▽

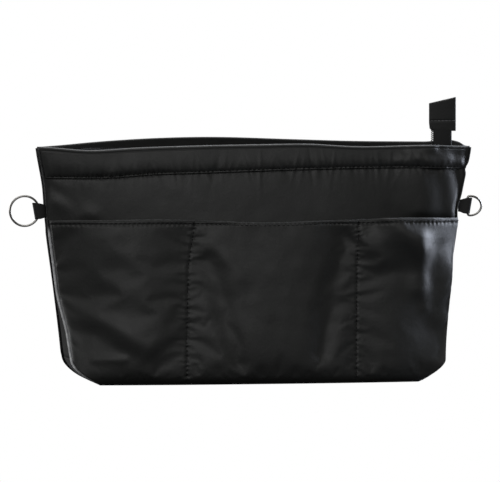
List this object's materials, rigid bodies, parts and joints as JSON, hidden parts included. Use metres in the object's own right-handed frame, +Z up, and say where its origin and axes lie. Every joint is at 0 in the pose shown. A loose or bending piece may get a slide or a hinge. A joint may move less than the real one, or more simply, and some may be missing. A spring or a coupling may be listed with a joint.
{
  "type": "purse organizer insert",
  "caption": "Soft black cloth organizer for inside a handbag: open zip mouth, slip pockets in front, ring loops at both ends.",
  "frame": {"origin": "centre of the flat underside", "axes": "+X along the length towards the zip tail, the pockets face -Y, +Z up"},
  "size_m": [0.3114, 0.0806, 0.183],
  "materials": {
    "nylon": "black silky nylon, fine weave, soft sheen",
    "lining": "black thin lining cloth",
    "tape": "black ribbed zip tape and webbing",
    "board": "dark stiff sheet",
    "coil": "black nylon zip coil",
    "slider_metal": "dark grey lacquered zinc",
    "steel": "polished nickel plated wire"
  },
  "bodies": {
    "bag": {"front_panel": "nylon", "back_panel": "nylon", "left_gusset": "nylon", "right_gusset": "nylon", "base_panel": "nylon", "base_board": "board", "front_lining": "lining", "back_lining": "lining", "left_lining": "lining", "right_lining": "lining", "floor_lining": "lining", "front_rim_band": "nylon", "back_rim_band": "nylon", "front_seam_binding": "nylon", "back_seam_binding": "nylon", "front_pocket_panel": "nylon", "left_loop": "tape", "right_loop": "tape", "front_zip_tape": "tape", "back_zip_tape": "tape", "front_zip_coil": "coil", "back_zip_coil": "coil", "zip_left_stop": "tape"},
    "slider": {"zip_slider": "slider_metal"},
    "pull": {"zip_pull": "slider_metal"},
    "tail": {"zip_tail_neck": "tape", "zip_tail_coil": "coil", "zip_tail_tab": "nylon"},
    "ring": {"left_ring": "steel"},
    "d_ring": {"right_d_ring": "steel"}
  },
  "joints": [
    {"name": "slider_slide", "type": "slide", "parent": "bag", "child": "slider", "axis": [1, 0, 0], "range_m": [-0.195, 0], "deforming": ["front_zip_tape", "back_zip_tape", "front_zip_coil", "back_zip_coil"]},
    {"name": "pull_hinge", "type": "hinge", "parent": "slider", "child": "pull", "pos_m": [0.09145, 0, 0.14335], "axis": [0, 1, 0], "range_deg": [0, 170]},
    {"name": "tail_hinge", "type": "hinge", "parent": "bag", "child": "tail", "pos_m": [0.1242, 0, 0.1565], "axis": [1, 0, 0], "range_deg": [-90, 90], "deforming": ["zip_tail_neck", "zip_tail_coil"]},
    {"name": "left_ring_swing", "type": "hinge", "parent": "bag", "child": "ring", "pos_m": [-0.14076, 0, 0.1105], "axis": [0, 0, 1], "range_deg": [-95, 95], "deforming": ["left_loop"]},
    {"name": "right_d_ring_swing", "type": "hinge", "parent": "bag", "child": "d_ring", "pos_m": [0.14102, 0, 0.1125], "axis": [0, 0, 1], "range_deg": [-95, 95]}
  ]
}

△

EXERCISE = Tally up how many lines in the preceding listing contain the word "joints". Give nothing but the number.

SOLUTION = 2